Rights of lesbian, gay, bisexual, transgender and intersex (LGBTI) people

In June, Parliament passed a law which, among other things, prohibited teaching and training about gender identity. The law, adopted without public debate, prohibited “activities aimed at propagating the gender identity theory or opinion, understood as the theory or opinion that gender is a different concept from that of biological sex and that the two are not always identical.”

Human rights groups and universities condemned the ban, arguing it would legitimize discrimination against the LGBTI community. The law, which also raised concerns around the rights to academic freedom and freedom of expression, was declared unconstitutional by the Constitutional Court in December.

Right to education

Despite 2016 legislation prohibiting segregation in primary and secondary education, and subsequent guidelines adopted by the Ministry of Education to apply the law, the government failed to implement the guidelines by year’s end.

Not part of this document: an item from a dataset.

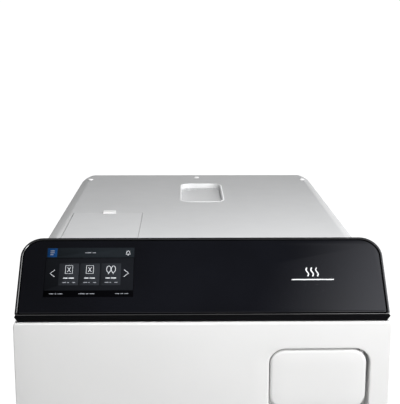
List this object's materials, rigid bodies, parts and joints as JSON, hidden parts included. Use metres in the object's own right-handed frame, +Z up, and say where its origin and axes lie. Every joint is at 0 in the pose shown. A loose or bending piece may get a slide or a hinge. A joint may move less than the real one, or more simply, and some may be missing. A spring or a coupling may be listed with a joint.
{
  "type": "benchtop autoclave",
  "caption": "Benchtop steam steriliser: steel cabinet round a pressure chamber with trays, slanted glass touch console and a side-hinged door with a paddle handle.",
  "frame": {"origin": "centre of the footprint at bench level", "axes": "+Z up, -Y towards the user (door side), +X to the user's right"},
  "size_m": [0.452, 0.57, 0.46],
  "materials": {
    "white_plastic": "satin moulded plastic",
    "grey_paint": "fine satin powder coat",
    "trim_grey": "matte moulded plastic",
    "black_housing": "gloss black moulding",
    "black_glass": "gloss black printed glass",
    "display": "lit display panel",
    "circuit_board": "solder mask",
    "chamber_steel": "brushed stainless steel",
    "bracket_steel": "zinc-plated steel",
    "bright_steel": "bright turned steel",
    "tray_metal": "satin anodised",
    "heater_metal": "heater band",
    "brass_fitting": "turned brass",
    "copper_fins": "copper tube and fins",
    "insulation": "felted glass fibre",
    "tank_plastic": "natural plastic",
    "red_silicone": "silicone seal",
    "foot_rubber": "moulded rubber",
    "black_plastic": "matte moulded plastic"
  },
  "bodies": {
    "root": {"base_pan": "bracket_steel", "feet": "foot_rubber", "cabinet_cover": "grey_paint", "rear_panel": "grey_paint", "front_plate": "bracket_steel", "front_bezel": "white_plastic", "lower_trim": "trim_grey", "fascia_housing": "black_housing", "fascia_glass": "black_glass", "display_module": "display", "display_board": "circuit_board", "main_board": "circuit_board", "power_supply": "bracket_steel", "chamber_vessel": "chamber_steel", "chamber_flange": "chamber_steel", "band_heaters": "heater_metal", "insulation_jacket": "insulation", "chamber_saddles": "bracket_steel", "tray_rack": "tray_metal", "reservoir_tank": "tank_plastic", "fill_well": "grey_paint", "fill_lid_pin": "bright_steel", "hatch_well": "grey_paint", "hatch_pin": "bright_steel", "air_filter": "tank_plastic", "fill_valve": "brass_fitting", "vent_valve": "brass_fitting", "condenser": "copper_fins", "fan_housing": "black_plastic", "fan_guard": "bright_steel", "power_inlet": "black_plastic", "switch_body": "black_plastic", "fuse_holders": "black_plastic", "drain_spigot": "brass_fitting", "relief_valve": "brass_fitting", "cover_screws": "bright_steel", "hinge_brackets": "bracket_steel", "hinge_pins": "bright_steel", "latch_keeper": "bracket_steel", "lock_solenoid": "black_plastic"},
    "door": {"door_shell": "white_plastic", "door_liner": "chamber_steel", "pressure_plate": "chamber_steel", "door_gasket": "red_silicone", "hinge_arms": "bracket_steel"},
    "handle": {"handle_paddle": "white_plastic", "handle_shaft": "bright_steel", "latch_hook": "bracket_steel"},
    "lid": {"fill_lid": "grey_paint"},
    "hatch": {"access_hatch": "grey_paint", "hatch_tab": "white_plastic"},
    "tray_bottom": {"tray_1": "tray_metal"},
    "tray_lower": {"tray_2": "tray_metal"},
    "tray_upper": {"tray_3": "tray_metal"},
    "tray_top": {"tray_4": "tray_metal"},
    "fan": {"fan_rotor": "black_plastic"},
    "rocker": {"power_rocker": "black_plastic"},
    "bolt": {"lock_bolt": "bright_steel"},
    "ring": {"relief_ring": "bright_steel"}
  },
  "joints": [
    {"name": "door_swing", "type": "hinge", "parent": "root", "child": "door", "pos_m": [-0.219, -0.243, 0.215], "axis": [0, 0, -1], "range_deg": [0, 105]},
    {"name": "handle_pull", "type": "hinge", "parent": "door", "child": "handle", "pos_m": [0.192, -0.274, 0.303], "axis": [0, 0, 1], "range_deg": [0, 35], "stiffness_Nm_per_rad": 1},
    {"name": "fill_lid_swing", "type": "hinge", "parent": "root", "child": "lid", "pos_m": [0.006, 0.185, 0.4416], "axis": [-1, 0, 0], "range_deg": [0, 90]},
    {"name": "hatch_swing", "type": "hinge", "parent": "root", "child": "hatch", "pos_m": [-0.132, -0.181, 0.447], "axis": [1, 0, 0], "range_deg": [0, 70]},
    {"name": "tray_1_slide", "type": "slide", "parent": "root", "child": "tray_bottom", "axis": [0, -1, 0], "range_m": [0, 0.028]},
    {"name": "tray_2_slide", "type": "slide", "parent": "root", "child": "tray_lower", "axis": [0, -1, 0], "range_m": [0, 0.028]},
    {"name": "tray_3_slide", "type": "slide", "parent": "root", "child": "tray_upper", "axis": [0, -1, 0], "range_m": [0, 0.028]},
    {"name": "tray_4_slide", "type": "slide", "parent": "root", "child": "tray_top", "axis": [0, -1, 0], "range_m": [0, 0.028]},
    {"name": "fan_spin", "type": "hinge", "parent": "root", "child": "fan", "pos_m": [-0.12, 0.25, 0.11], "axis": [0, 1, 0], "continuous": true},
    {"name": "power_rocker_tilt", "type": "hinge", "parent": "root", "child": "rocker", "pos_m": [0.096, 0.262, 0.062], "axis": [-1, 0, 0], "range_deg": [0, 16]},
    {"name": "lock_bolt_drop", "type": "slide", "parent": "root", "child": "bolt", "axis": [0, 0, -1], "range_m": [0, 0.011], "stiffness_N_per_m": 200},
    {"name": "relief_ring_pull", "type": "slide", "parent": "root", "child": "ring", "axis": [0, 1, 0], "range_m": [0, 0.004], "stiffness_N_per_m": 400}
  ]
}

A study by the NGO Caritas Romania highlighted the challenges faced by children from vulnerable groups while accessing remote learning during the March-June lockdown, with Roma among the worst affected. According to the study, an average of only 15% of children from marginalized groups participated habitually in online activities during the lockdown, marking a drastic reduction compared to the 83% average for school attendance of the children registered before the pandemic. The main obstacles included a lack of technical equipment, overcrowded homes with a lack of adequate study spaces, and the absence of support from parents to complete online tasks.

Freedom of assembly

Following Romania’s temporary derogation in March from the right to freedom of peaceful assembly, a blanket prohibition on public gatherings was in place. Civil society groups criticized such measures as disproportionate. Gatherings of up to 100 people were permitted from November as long as certain protection measures were observed.

Due process

In October, in the case of Muhammed and Muhammed v. Romania, the Grand Chamber of the European Court of Human Rights found that the authorities acted unlawfully when, in 2012, they deported two Pakistani nationals residing legally in the country. The deportation was based on secret evidence seen only by the government and the courts alleging that their activities posed a potential threat to Romania’s national security.2

The Court found that in expulsion proceedings people have a right to be informed of the relevant factual elements which led authorities to consider that they represent a threat to national security, and to be given access to the content of the documents and the information relied upon by the government. It found that where limitations are necessary to protect national security, they must be accompanied by sufficient counterbalancing safeguards.